» **Problem to work on**
Copy every line from the data below in which the string "this" can be found.

### Given data ###

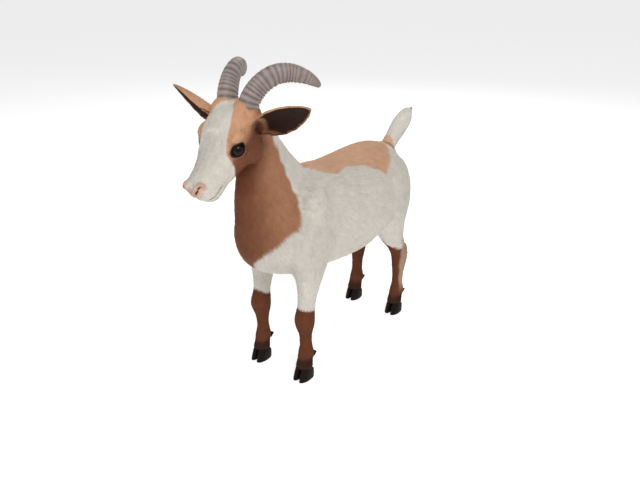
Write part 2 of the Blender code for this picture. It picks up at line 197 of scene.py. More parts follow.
lightPlan = {
    "world": 0.44,
    "lamps": {   # place, aim, size, power, colour
        "key": ((2.1, -1.2, 2.8), (0, 0.1, 0.4), 1.6, 66, (1.0, 0.985, 0.96)),
        "fill": ((-2.3, -1.6, 1.6), (0, 0.1, 0.4), 2.2, 17, (0.96, 0.98, 1.0)),
        "rim": ((-1.2, 2.6, 2.2), (0, 0.2, 0.4), 1.6, 26, (1.0, 1.0, 1.0)),
    },
}
world = bpy.data.worlds.new("studio")
bpy.context.scene.world = world
world.use_nodes = True
world.node_tree.nodes["Background"].inputs["Color"].default_value = (1, 1, 1, 1)
world.node_tree.nodes["Background"].inputs["Strength"].default_value = lightPlan["world"]
for name, (spot, aim, size, power, colour) in lightPlan["lamps"].items():
    lamp = link(name, bpy.data.lights.new(name, "AREA"))
    lamp.data.shape = "DISK"
    lamp.data.size = size
    lamp.data.energy = power
    lamp.data.color = colour
    aimAt(lamp, place(*spot), place(*aim) - place(*spot))
bpy.context.scene.view_settings.view_transform = "Standard"


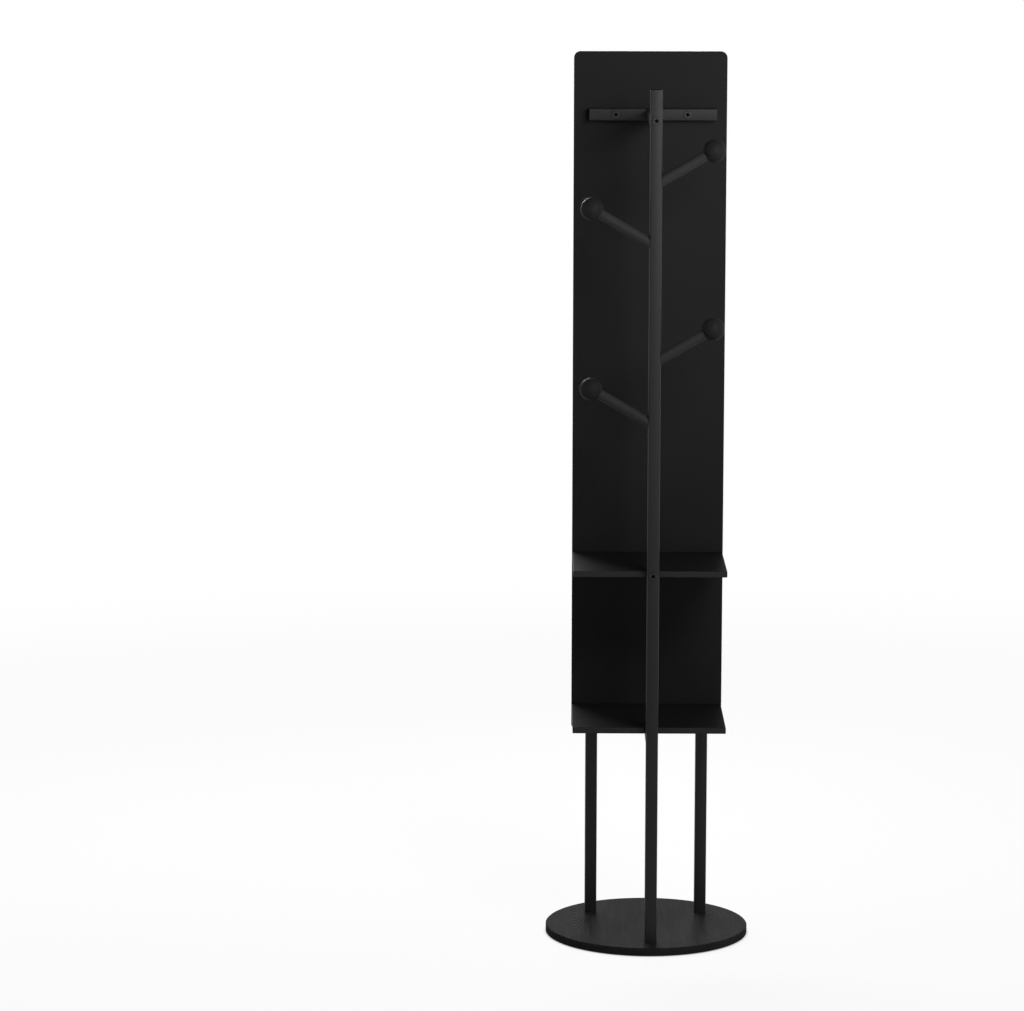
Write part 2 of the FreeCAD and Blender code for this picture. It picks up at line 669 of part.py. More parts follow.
def lean(feature, side):
    """Leans an upright feature over to one side, to the pegs' rise."""
    feature.Placement = Placement(Vector(), Rotation(LEAN_AXIS[side], 60))
    feature.setExpression("Placement.Rotation.Angle", "90 - Sizes.peg_angle")


def on_peg_line(root, side, distance):
    """A point on a peg's centre line, some way out from its root."""
    x, y, z = root
    return (
        f"{x} + {SIGN[side]}({distance}) * cos(Sizes.peg_angle)", y,
        f"{z} + ({distance}) * sin(Sizes.peg_angle)",
    )


# The ball has a blind hole that its peg is glued in. Its poles lie on the peg's line.
peg_ball = start_body("peg_ball")
sphere = peg_ball.newObject("PartDesign::AdditiveSphere", "peg_ball_sphere")
sphere.setExpression("Radius", "Places.peg_ball_radius")
lean(sphere, "right")
socket_end = "Sizes.peg_in_ball - Places.peg_ball_radius"
socket_start = on_peg_line(("0", "0", "0"), "right", f"{socket_end} - Sizes.peg_ball_diameter")
lean(bore(peg_ball, "Sizes.peg_diameter", "Sizes.peg_ball_diameter", socket_start), "right")

pegs = []
for height in ("upper", "lower"):
    for side, heading in (("right", UP), ("left", HALF_TURN)):
        root = (f"Places.post_{side}_face", "-Sizes.tall_post_back", f"Places.{height}_{side}_peg")
        arm_start = on_peg_line(root, side, "-Sizes.peg_in_post")
        arm_length = f"Sizes.peg_in_post + Places.{side}_peg_length + {socket_end}"
        arm = start_body(f"peg_arm_{height}_{side}", *root)
        lean(bar(arm, "Sizes.peg_diameter", arm_length, arm_start), side)
        lean(bore(tall_post, "Sizes.peg_diameter", arm_length, arm_start), side)
        ball_middle = on_peg_line(root, side, f"Places.{side}_peg_length")
        pegs.append(arm)
        pegs += copies(f"peg_ball_{height}_{side}", peg_ball, [(ball_middle, heading)])

# The tall post and its pegs make up one node, each still a solid of its own.
nodes.remove(tall_post)
together("coat_post", [tall_post, *pegs])

# ---------------------------------------------------------------- check and export

doc.recompute()
for thing in doc.Objects:
    if "Invalid" in thing.State or "Error" in thing.State:
        raise RuntimeError(f"{thing.Name} did not build: {thing.State}")
for piece in nodes:
    if piece.Shape.isNull() or not piece.Shape.isValid() or not piece.Shape.Solids:
        raise RuntimeError(f"{piece.Label} is not a valid solid")

os.makedirs("parts", exist_ok=True)
for piece in nodes:
    piece.Shape.exportStep(f"parts/{piece.Label}.step")
print(f"{len(nodes)} nodes written")
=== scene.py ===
import math

import bmesh
import bpy
from mathutils import Matrix, Quaternion, Vector


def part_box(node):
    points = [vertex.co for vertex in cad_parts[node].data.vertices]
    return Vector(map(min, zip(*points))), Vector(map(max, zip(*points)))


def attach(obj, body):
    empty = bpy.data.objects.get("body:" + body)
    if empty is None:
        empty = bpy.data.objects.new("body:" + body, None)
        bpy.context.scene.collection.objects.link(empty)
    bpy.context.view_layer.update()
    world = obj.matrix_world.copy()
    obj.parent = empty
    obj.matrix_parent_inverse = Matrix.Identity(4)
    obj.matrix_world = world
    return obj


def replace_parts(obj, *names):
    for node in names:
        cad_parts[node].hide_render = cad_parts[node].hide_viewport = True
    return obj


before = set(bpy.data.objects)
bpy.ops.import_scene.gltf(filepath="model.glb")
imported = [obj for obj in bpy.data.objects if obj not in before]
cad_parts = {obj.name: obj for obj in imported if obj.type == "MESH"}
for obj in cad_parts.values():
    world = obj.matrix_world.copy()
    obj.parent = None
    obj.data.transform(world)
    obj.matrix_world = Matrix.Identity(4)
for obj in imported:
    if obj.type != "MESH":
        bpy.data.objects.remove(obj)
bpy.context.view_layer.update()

# A revolving hall stand: a round base on a bearing, posts, two shelves, a long mirror and four
# pegs for coats. The mirror faces +Y, the coat side faces -Y. Sizes of pieces are in
# millimetres, those of finishes, floor, lamps and camera in metres, and angles in degrees.

# ---------------------------------------------------------------- floor pads
# Four squares of soft black rubber, stuck under the corners of the floor plate.
# They are cut from sheet, so their faces have a fine even grain.

MM = 0.001
RUBBER_BLACKS = (0.03, 0.03, 0.03), (0.055, 0.054, 0.052)
RUBBER_GRAIN_DEPTH = 0.00006


class Shade:
    """A value or colour in a finish. Arithmetic on a value adds Math nodes."""

    def __init__(self, finish, socket):
        self.finish = finish
        self.socket = socket

    def maths(self, operation, *others):
        """Works out an operation on this value and the others."""
        operands = dict(enumerate((self, *others)))
        return self.finish.add("ShaderNodeMath", {"operation": operation}, operands)

    def out(self, name):
        """Another output of the same node."""
        return Shade(self.finish, self.socket.node.outputs[name])

    def __add__(self, other):
        return self.maths("ADD", other)

    def __sub__(self, other):
        return self.maths("SUBTRACT", other)

    def __rsub__(self, other):
        return self.finish.add("ShaderNodeMath", {"operation": "SUBTRACT"}, {0: other, 1: self})

    def __mul__(self, other):
        return self.maths("MULTIPLY", other)

    def __truediv__(self, other):
        return self.maths("DIVIDE", other)

    def __pow__(self, other):
        return self.maths("POWER", other)

    __radd__ = __add__
    __rmul__ = __mul__


class Finish:
    """A surface finish made of shader nodes."""

    def __init__(self, name):
        self.material = bpy.data.materials.new(name)
        self.material.use_nodes = True
        self.tree = self.material.node_tree
        self.surface = self.tree.nodes["Principled BSDF"]

    def add(self, kind, settings=None, sockets=None):
        """Adds a node, its settings first, and gives its first output."""
        node = self.tree.nodes.new(kind)
        for name, value in (settings or {}).items():
            setattr(node, name, value)
        self.feed(node, sockets or {})
        return Shade(self, node.outputs[0])

    def feed(self, node, sockets):
        """Sets or links the sockets of a node."""
        for name, value in sockets.items():
            socket = node.inputs[name]
            if isinstance(value, Shade):
                self.tree.links.new(value.socket, socket)
            elif socket.type == "RGBA":
                socket.default_value = (*value, 1)
            else:
                socket.default_value = value

    def place(self, stretch=(1, 1, 1)):
        """The point on the piece, in metres; a stretch under 1 draws patterns out along it."""
        point = self.add("ShaderNodeTexCoord").out("Object")
        return self.add("ShaderNodeVectorMath", {"operation": "MULTIPLY"}, {0: point, 1: stretch})

    def noise(self, scale, stretch=(1, 1, 1), detail=2, roughness=0.5):
        """Soft noise, with about scale waves to the metre."""
        return self.add("ShaderNodeTexNoise", sockets={
            "Vector": self.place(stretch), "Scale": scale, "Detail": detail,
            "Roughness": roughness,
        })

    def between(self, mask, low, high):
        """A colour that goes from low to high as the mask goes from 0 to 1."""
        mix = self.add("ShaderNodeMix", {"data_type": "RGBA"}, {0: mask, 6: low, 7: high})
        return Shade(self, mix.socket.node.outputs[2])

    def step(self, value, low, high):
        """A mask that rises smoothly from 0 at low to 1 at high."""
        return self.add("ShaderNodeMapRange", {"interpolation_type": "SMOOTHSTEP"}, {
            "Value": value, "From Min": low, "From Max": high,
        })

    def coat(self, relief=None, depth=0.0, **sockets):
        """Sets the surface's own sockets; relief is a height that stands depth metres proud."""
        named = {name.replace("_", " "): value for name, value in sockets.items()}
        if relief is not None:
            named["Normal"] = self.add("ShaderNodeBump", {}, {"Height": relief, "Distance": depth})
        self.feed(self.surface, named)
        return self.material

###

» **Reply**
Write part 2 of the Blender code for this picture. It picks up at line 197 of scene.py. More parts follow.
Write part 2 of the FreeCAD and Blender code for this picture. It picks up at line 669 of part.py. More parts follow.
        """Works out an operation on this value and the others."""